È altresì vero che Onegin non sembri brillare per valori positivi, in nessun campo: non ascolta il notaio in un momento importante, non si interessa alle questioni politiche, nemmeno quando si appresta a concedere benefici sociali ai lavoratori che dipendono da lui. Non fa nemmeno lo sforzo di comprendere un banale gioco come far saltare i sassi sull’acqua. Ma questi sono passaggi, per quanto possano sembrale importanti, banali nella vita di un uomo. Perché nei momenti cruciali, Onegin rivela di non essere un personaggio negativo: non approfitta di Tatyana e cerca di evitare il duello, che sono anche i passaggi salienti della trama. Almeno fino al finale: lì, effettivamente, il Nostro ha un cedimento e si piega ad una forza superiore alla sua, l’amore per Tatyana, ma ormai è troppo tardi e i due giovani, a causa della loro onestà morale, sono condannati all’infelicità.

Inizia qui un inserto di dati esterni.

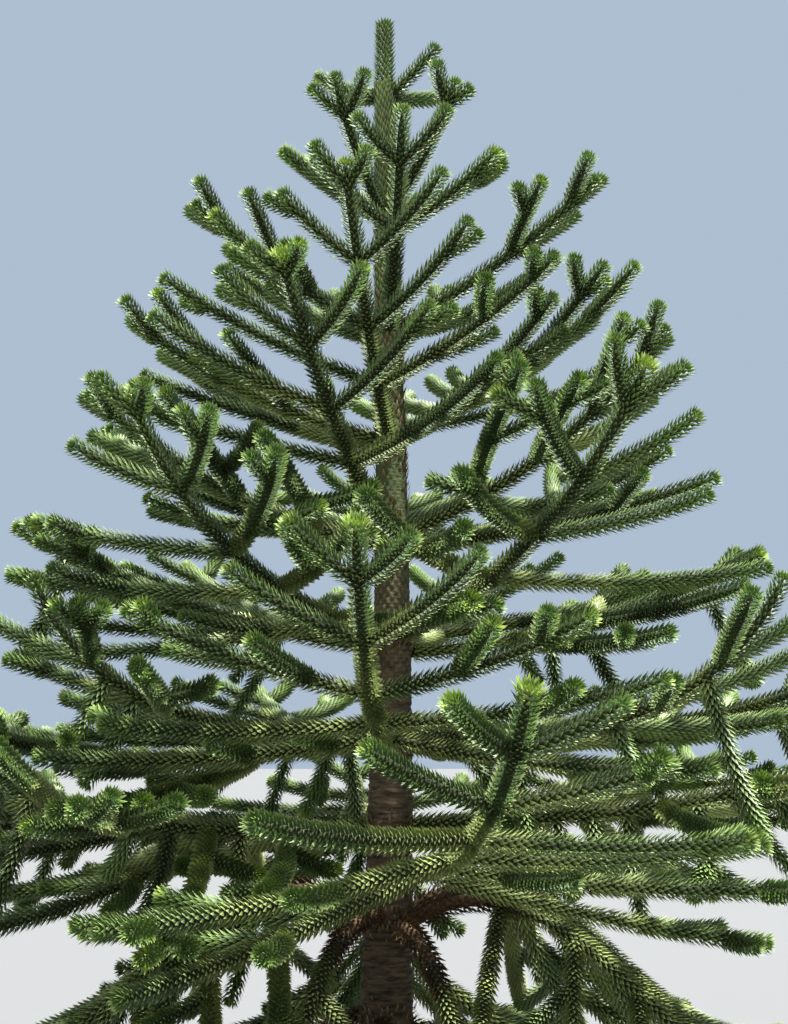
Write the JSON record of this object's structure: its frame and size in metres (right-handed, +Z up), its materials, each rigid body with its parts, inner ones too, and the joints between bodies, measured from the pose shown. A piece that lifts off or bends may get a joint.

Onegin, infatti, non disprezza affatto Tatyana, quando lei gli rivela i suoi sentimenti; sul momento, per la verità, l’uomo getta la missiva nel fuoco ma, poi, la recupera, per restituirla alla ragazza. Questo passaggio è interessante, perché sottolinea non tanto il rifiuto, quanto una sorta di “respingimento temporaneo”: restituendo la lettera a Tatyana, Onegin scioglie l’impegno preso da lei. Il che non pregiudicherebbe un eventuale successivo approccio tra i due, cosa che sarebbe stata assai più difficile se la lettera fosse stata bruciata senza alcuna spiegazione. L’attesa avrebbe infatti snervato la ragazza, probabilmente con conseguenze ben peggiori per il suo sentimento nei confronti dell’uomo. Onegin era invece stato onesto, ai limiti del brusco, certo, ma anche Tatyana, col tempo, avrebbe potuto comprendere che si era, effettivamente, esposta troppo, mettendo il buon dandy spalle al muro. Nel secondo confronto, era invece la donna, a fare voto di onestà, restando fedele al marito quando non poteva non confessare di amare ancora Onegin. Insomma, che si sia la più ingenua delle fanciulle ottocentesche, o il più ozioso aristocratico della Russia zarista, la morale non cambia: l’onestà non garantisce affatto la felicità. Anzi.